Copy exactly the lines from the one containing "softened lower edge." through the one containing "obj.data.transform(world)", both included, and nothing else.

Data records
========================

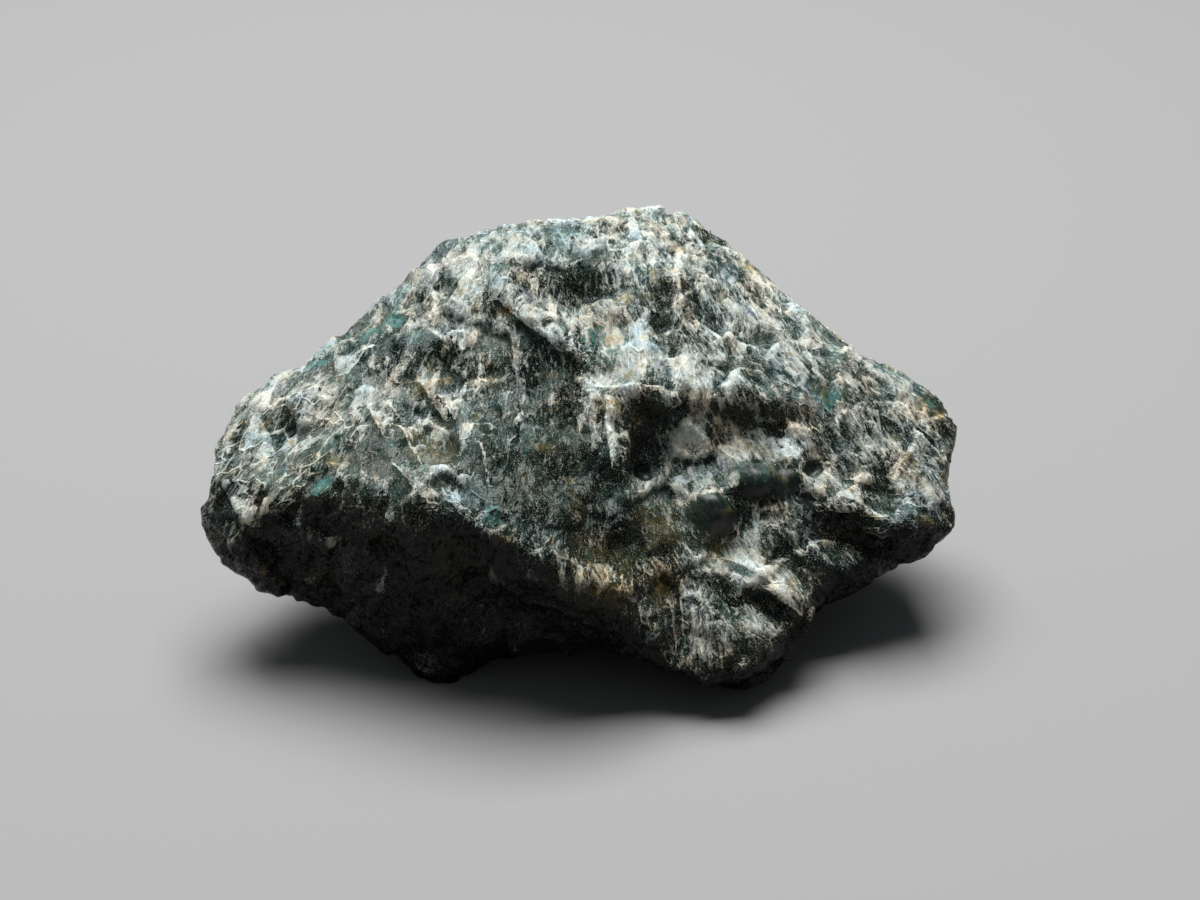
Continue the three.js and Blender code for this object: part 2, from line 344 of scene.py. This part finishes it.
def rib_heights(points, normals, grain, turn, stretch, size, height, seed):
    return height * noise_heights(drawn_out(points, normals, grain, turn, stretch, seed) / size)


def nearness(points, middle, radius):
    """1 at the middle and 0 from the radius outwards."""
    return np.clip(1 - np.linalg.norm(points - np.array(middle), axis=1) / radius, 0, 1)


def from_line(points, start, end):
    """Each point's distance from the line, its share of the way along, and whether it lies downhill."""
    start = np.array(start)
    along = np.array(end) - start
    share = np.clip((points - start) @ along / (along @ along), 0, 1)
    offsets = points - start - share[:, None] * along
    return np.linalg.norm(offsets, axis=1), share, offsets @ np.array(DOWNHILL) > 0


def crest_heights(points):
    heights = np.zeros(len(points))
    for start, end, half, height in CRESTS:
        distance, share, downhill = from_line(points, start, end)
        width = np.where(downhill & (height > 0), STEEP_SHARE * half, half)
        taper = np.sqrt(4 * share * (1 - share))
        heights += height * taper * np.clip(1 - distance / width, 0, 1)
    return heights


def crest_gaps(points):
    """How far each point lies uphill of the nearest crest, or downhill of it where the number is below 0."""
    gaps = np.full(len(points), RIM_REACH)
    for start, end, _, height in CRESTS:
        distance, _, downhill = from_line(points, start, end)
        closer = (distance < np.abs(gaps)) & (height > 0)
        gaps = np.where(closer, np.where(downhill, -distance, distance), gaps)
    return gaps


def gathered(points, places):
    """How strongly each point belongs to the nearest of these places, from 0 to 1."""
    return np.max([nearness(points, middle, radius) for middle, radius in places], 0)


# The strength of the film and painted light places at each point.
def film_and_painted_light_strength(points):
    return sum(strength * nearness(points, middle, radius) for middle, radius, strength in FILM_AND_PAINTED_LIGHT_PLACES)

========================

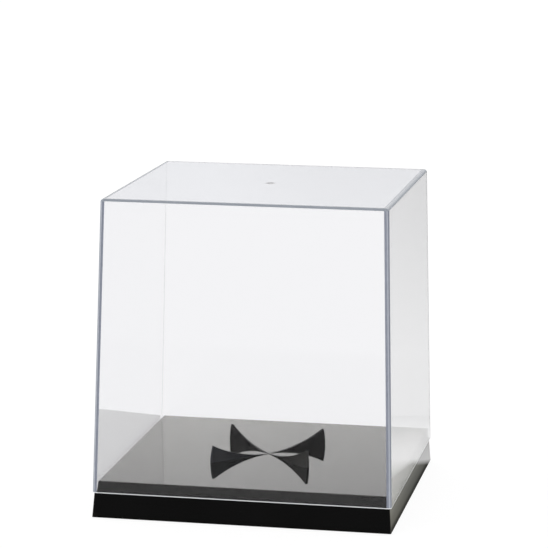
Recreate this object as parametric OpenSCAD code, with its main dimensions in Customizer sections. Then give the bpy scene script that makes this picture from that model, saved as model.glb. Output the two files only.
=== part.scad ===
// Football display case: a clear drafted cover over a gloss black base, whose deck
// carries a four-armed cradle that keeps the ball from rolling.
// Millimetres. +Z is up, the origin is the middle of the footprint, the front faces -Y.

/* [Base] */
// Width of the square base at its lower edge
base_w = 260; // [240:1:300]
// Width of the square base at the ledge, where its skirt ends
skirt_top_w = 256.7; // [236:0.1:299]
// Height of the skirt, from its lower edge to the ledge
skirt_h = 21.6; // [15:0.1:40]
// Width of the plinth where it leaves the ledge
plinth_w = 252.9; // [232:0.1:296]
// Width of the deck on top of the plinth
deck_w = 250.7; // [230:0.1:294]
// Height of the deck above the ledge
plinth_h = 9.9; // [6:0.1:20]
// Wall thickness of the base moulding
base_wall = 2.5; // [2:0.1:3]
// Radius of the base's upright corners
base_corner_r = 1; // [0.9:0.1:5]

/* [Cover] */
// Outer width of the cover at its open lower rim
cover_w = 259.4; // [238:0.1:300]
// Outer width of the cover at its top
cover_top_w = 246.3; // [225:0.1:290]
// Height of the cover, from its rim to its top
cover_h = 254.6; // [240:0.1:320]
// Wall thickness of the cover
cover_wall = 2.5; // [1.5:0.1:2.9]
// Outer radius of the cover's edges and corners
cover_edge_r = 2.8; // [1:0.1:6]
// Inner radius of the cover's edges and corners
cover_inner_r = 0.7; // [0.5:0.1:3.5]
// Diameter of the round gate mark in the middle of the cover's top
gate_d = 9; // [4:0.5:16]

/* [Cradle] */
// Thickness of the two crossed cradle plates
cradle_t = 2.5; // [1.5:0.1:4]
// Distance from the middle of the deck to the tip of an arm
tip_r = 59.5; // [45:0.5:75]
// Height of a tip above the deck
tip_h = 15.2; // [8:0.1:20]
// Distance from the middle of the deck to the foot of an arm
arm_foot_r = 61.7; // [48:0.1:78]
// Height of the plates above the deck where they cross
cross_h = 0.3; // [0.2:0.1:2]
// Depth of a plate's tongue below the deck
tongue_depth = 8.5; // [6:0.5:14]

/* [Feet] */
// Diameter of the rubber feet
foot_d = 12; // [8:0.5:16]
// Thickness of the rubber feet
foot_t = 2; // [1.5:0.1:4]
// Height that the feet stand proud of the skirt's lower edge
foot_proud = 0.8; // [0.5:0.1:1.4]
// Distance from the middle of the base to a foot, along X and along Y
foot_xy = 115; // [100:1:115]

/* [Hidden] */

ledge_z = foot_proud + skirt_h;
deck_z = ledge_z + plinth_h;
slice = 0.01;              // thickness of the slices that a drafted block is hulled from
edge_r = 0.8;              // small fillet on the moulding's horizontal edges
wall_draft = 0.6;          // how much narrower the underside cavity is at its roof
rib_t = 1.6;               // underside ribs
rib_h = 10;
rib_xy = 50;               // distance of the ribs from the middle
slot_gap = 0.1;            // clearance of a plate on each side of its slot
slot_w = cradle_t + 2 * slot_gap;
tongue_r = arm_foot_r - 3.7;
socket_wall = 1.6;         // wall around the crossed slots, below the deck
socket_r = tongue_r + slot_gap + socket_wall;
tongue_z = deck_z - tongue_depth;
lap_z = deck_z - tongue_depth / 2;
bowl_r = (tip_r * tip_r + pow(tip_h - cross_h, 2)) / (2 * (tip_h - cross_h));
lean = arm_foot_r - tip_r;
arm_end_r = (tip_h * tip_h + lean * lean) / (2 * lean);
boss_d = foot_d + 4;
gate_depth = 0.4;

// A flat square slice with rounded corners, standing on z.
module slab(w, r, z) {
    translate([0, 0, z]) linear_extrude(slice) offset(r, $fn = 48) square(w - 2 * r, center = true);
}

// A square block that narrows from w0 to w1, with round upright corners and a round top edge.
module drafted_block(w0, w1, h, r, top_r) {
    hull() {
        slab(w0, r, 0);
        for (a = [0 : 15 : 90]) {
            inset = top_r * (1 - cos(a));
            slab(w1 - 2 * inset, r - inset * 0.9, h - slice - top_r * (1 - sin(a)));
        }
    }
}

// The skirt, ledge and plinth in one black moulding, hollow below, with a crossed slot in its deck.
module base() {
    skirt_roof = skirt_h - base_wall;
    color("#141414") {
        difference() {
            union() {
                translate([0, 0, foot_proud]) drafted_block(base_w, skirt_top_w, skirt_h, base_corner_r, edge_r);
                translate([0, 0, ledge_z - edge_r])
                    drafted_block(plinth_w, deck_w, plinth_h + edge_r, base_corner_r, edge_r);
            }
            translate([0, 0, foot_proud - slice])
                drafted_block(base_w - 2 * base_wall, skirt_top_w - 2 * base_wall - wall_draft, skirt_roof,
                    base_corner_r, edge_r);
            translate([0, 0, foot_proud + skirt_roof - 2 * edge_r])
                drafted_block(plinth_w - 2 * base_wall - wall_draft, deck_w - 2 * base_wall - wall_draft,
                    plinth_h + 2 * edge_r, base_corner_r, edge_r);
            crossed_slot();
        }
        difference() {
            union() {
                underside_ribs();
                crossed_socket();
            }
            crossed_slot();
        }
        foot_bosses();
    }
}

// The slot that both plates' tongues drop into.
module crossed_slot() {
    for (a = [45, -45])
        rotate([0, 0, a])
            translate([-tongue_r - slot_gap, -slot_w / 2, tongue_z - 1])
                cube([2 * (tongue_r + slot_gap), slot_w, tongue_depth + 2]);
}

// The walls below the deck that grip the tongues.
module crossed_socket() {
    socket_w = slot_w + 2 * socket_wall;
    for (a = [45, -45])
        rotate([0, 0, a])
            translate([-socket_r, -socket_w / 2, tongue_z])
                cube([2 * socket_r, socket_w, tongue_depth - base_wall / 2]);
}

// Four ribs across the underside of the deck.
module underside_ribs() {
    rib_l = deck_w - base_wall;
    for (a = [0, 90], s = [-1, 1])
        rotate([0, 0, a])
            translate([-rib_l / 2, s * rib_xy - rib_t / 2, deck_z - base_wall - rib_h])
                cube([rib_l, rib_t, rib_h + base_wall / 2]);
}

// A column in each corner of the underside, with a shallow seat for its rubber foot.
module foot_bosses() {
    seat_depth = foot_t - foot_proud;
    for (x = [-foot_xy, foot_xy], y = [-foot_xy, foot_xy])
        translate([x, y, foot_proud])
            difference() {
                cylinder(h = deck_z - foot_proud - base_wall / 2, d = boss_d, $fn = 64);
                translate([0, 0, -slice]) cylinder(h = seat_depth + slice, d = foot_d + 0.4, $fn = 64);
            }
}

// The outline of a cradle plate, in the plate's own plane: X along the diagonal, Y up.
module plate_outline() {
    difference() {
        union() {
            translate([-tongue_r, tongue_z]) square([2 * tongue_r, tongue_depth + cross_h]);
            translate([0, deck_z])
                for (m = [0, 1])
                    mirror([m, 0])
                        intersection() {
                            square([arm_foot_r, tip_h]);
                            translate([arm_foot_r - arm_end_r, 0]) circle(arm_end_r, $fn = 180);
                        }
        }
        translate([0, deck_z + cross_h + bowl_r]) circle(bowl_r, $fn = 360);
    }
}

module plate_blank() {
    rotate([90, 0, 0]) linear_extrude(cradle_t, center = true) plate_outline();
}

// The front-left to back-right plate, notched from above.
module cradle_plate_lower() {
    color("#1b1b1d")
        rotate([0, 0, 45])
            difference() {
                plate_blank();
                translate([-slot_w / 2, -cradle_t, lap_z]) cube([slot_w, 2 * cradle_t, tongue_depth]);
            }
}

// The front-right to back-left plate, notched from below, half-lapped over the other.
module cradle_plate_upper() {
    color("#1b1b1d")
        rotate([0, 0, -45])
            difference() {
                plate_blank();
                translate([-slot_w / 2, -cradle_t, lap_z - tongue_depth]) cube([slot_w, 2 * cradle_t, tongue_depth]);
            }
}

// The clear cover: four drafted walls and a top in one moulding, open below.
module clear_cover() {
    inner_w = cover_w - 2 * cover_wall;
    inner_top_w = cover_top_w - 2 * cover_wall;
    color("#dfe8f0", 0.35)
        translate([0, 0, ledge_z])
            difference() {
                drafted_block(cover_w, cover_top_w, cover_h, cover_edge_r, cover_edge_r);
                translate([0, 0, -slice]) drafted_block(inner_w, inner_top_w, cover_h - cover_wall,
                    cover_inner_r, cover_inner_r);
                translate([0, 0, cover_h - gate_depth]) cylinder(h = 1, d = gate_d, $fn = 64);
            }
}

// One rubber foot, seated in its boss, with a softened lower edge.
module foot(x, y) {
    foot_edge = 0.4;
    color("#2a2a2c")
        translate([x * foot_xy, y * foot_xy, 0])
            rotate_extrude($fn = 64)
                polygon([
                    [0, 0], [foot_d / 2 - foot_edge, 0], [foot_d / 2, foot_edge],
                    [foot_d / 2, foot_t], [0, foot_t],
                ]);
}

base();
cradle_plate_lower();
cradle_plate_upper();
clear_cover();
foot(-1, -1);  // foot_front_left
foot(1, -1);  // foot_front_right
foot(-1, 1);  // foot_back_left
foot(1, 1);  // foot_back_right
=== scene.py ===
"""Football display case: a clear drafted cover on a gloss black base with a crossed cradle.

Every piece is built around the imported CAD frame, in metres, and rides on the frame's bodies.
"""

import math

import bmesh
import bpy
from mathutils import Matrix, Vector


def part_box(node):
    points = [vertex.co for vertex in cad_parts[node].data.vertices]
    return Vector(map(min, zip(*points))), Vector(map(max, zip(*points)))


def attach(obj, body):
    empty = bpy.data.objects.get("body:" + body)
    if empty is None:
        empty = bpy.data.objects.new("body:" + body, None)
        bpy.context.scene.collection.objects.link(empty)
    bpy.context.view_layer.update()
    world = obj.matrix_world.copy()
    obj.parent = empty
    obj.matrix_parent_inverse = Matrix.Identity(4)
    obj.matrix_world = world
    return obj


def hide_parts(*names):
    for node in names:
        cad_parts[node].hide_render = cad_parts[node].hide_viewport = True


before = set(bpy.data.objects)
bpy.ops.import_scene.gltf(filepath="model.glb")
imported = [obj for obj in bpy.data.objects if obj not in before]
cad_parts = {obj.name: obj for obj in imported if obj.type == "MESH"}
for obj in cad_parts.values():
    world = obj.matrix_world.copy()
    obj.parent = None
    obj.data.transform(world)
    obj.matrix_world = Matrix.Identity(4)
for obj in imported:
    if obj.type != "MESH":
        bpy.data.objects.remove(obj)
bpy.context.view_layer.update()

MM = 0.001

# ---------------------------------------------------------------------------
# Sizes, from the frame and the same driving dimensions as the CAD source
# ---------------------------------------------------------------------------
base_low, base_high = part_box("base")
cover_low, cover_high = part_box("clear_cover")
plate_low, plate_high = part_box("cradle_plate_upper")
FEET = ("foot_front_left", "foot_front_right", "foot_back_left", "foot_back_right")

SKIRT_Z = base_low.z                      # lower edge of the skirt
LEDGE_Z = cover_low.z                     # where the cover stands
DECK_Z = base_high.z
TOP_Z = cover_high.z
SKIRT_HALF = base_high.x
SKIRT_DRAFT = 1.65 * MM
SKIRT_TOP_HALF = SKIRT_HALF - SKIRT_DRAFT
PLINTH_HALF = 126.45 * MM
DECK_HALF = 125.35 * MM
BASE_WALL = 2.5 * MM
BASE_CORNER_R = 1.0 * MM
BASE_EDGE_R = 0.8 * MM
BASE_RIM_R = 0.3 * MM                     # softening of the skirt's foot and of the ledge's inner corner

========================

ANSWER IN FULL:
// One rubber foot, seated in its boss, with a softened lower edge.
module foot(x, y) {
    foot_edge = 0.4;
    color("#2a2a2c")
        translate([x * foot_xy, y * foot_xy, 0])
            rotate_extrude($fn = 64)
                polygon([
                    [0, 0], [foot_d / 2 - foot_edge, 0], [foot_d / 2, foot_edge],
                    [foot_d / 2, foot_t], [0, foot_t],
                ]);
}

base();
cradle_plate_lower();
cradle_plate_upper();
clear_cover();
foot(-1, -1);  // foot_front_left
foot(1, -1);  // foot_front_right
foot(-1, 1);  // foot_back_left
foot(1, 1);  // foot_back_right
=== scene.py ===
"""Football display case: a clear drafted cover on a gloss black base with a crossed cradle.

Every piece is built around the imported CAD frame, in metres, and rides on the frame's bodies.
"""

import math

import bmesh
import bpy
from mathutils import Matrix, Vector


def part_box(node):
    points = [vertex.co for vertex in cad_parts[node].data.vertices]
    return Vector(map(min, zip(*points))), Vector(map(max, zip(*points)))


def attach(obj, body):
    empty = bpy.data.objects.get("body:" + body)
    if empty is None:
        empty = bpy.data.objects.new("body:" + body, None)
        bpy.context.scene.collection.objects.link(empty)
    bpy.context.view_layer.update()
    world = obj.matrix_world.copy()
    obj.parent = empty
    obj.matrix_parent_inverse = Matrix.Identity(4)
    obj.matrix_world = world
    return obj


def hide_parts(*names):
    for node in names:
        cad_parts[node].hide_render = cad_parts[node].hide_viewport = True


before = set(bpy.data.objects)
bpy.ops.import_scene.gltf(filepath="model.glb")
imported = [obj for obj in bpy.data.objects if obj not in before]
cad_parts = {obj.name: obj for obj in imported if obj.type == "MESH"}
for obj in cad_parts.values():
    world = obj.matrix_world.copy()
    obj.parent = None
    obj.data.transform(world)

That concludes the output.